Wood fiber based materials are of high interest in building insulation. Their application is desirable due to the sustainability of renewable resources. Furthermore, wood fiber based materials outmatch petrochemical based materials with respect to health aspects during process and application.
The insulation properties of such fiber based materials are often characterized experimentally, which has certain disadvantages. For instance, the experimental characterization requires a high effort to characterize only few produced material variants. The connection between the properties of the fibrous microstructure and the effective thermal conductivity is hardly enlightened.
To overcome these disadvantages in the current presentation a microstructural modeling and simulation approach for the determination of the effective heat transfer is presented. The development of imaging procedures and powerful computer simulations allow the characterization of structure property relationships even for highly complex fiber networks.
The following work flow is applied.
First of all, the single fibers which form he compund are geometrically analyzed. Furthermore, highly resolved three-dimensional computer tomography (µCT) images of wood fiber based insulating materials are generated. From these geometrical characterizations the fiber network and the pore volume distribution are evaluated.
In a second step based on these characterizations virtual realizations of the materials are generated.

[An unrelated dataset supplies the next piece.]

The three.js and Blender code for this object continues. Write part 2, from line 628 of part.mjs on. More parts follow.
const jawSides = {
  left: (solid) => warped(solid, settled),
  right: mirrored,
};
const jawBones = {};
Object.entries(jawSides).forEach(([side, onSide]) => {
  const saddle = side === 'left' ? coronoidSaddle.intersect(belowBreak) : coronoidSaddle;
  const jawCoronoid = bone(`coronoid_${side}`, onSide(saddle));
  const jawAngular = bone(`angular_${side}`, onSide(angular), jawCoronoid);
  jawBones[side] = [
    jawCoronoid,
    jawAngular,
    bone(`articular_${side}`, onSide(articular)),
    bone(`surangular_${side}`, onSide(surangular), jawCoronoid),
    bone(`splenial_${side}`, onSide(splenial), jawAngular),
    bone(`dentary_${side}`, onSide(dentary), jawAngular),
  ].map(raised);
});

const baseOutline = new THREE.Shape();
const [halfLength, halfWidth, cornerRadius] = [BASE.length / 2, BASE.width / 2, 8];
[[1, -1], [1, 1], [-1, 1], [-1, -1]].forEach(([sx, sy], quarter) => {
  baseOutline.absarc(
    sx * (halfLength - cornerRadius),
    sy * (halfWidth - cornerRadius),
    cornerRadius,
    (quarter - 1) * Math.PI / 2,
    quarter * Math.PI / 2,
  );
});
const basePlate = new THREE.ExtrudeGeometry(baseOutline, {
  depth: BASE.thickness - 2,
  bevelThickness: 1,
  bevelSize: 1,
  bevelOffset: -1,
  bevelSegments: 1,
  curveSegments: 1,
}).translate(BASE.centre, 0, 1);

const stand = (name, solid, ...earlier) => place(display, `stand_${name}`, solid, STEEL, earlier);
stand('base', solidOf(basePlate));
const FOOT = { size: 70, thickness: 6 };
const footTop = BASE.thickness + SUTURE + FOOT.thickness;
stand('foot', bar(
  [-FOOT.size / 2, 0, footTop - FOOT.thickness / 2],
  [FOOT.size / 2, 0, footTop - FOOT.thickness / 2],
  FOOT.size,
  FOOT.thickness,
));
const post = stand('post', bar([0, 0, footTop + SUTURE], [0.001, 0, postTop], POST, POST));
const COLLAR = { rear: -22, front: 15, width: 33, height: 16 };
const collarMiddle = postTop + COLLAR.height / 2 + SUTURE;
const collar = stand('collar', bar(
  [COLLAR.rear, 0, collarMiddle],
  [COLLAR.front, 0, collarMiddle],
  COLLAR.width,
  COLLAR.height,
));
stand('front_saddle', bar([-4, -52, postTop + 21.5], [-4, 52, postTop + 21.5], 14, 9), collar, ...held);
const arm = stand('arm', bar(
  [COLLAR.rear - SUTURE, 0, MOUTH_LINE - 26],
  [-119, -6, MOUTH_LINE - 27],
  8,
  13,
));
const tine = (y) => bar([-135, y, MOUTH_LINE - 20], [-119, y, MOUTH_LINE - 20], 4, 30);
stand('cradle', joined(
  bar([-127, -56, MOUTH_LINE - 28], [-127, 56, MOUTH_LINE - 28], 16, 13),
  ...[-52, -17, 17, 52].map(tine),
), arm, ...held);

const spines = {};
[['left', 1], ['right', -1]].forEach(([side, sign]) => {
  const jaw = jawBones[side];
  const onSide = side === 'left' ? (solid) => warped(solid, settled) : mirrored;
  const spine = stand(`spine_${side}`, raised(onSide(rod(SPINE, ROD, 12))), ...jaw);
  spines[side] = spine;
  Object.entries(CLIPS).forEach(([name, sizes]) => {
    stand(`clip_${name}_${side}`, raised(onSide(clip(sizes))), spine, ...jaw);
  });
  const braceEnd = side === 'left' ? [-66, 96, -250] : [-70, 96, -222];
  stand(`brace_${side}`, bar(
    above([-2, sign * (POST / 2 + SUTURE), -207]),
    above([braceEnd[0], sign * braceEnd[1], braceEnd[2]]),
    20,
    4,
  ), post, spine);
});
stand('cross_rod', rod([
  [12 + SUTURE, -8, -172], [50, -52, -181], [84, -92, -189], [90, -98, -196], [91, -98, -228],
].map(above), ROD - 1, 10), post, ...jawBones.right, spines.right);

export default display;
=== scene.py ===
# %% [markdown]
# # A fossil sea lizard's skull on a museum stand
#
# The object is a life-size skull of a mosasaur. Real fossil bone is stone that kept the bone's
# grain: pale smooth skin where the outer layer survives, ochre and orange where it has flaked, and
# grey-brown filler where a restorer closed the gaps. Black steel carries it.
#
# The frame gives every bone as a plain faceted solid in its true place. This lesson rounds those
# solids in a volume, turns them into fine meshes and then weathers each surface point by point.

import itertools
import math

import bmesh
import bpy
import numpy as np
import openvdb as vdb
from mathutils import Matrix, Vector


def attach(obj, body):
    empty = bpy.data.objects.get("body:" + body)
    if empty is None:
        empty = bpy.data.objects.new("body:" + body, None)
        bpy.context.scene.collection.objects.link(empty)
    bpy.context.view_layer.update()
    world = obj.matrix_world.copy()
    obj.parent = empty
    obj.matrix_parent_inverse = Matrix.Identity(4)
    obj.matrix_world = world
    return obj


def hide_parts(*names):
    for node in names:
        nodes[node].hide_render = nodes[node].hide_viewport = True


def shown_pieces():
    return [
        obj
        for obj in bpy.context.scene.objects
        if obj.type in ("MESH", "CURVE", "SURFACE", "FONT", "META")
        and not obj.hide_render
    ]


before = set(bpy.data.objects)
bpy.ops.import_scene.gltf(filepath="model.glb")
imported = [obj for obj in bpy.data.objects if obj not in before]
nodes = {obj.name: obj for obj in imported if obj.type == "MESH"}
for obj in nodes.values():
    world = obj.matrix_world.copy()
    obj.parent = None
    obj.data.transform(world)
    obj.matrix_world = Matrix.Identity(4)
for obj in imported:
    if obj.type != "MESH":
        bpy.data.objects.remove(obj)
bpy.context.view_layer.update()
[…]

Subsequently, the microstructural simulation of the heat transfer in these virtual representation is carried out and compared to experiments. An advantage of this microstructural simulation technique is that as input only the conductivity of the wood fibers is required.
Studies on the influence of different process parameters as fiber length distribution, fiber orientation and raw density are possible by generation of appropriate virtual microstructures.
Furthermore, effective (global) as well as local quantities are evaluated.
Therefore, this virtual material testing approach allows the prediction and optimization of insulating material without extensive trial and error approaches.
The presented simulations are prepared by using the commercial software tool Geodict  and the fast microstructure Solver FeelMath .
This efficient solver directly operates on voxel images and thus no effortful generation and storage of meshes is required. Thus, very large microstructures, either virtually generated or directly obtained from µCT images, can be simulated fast and memory efficient.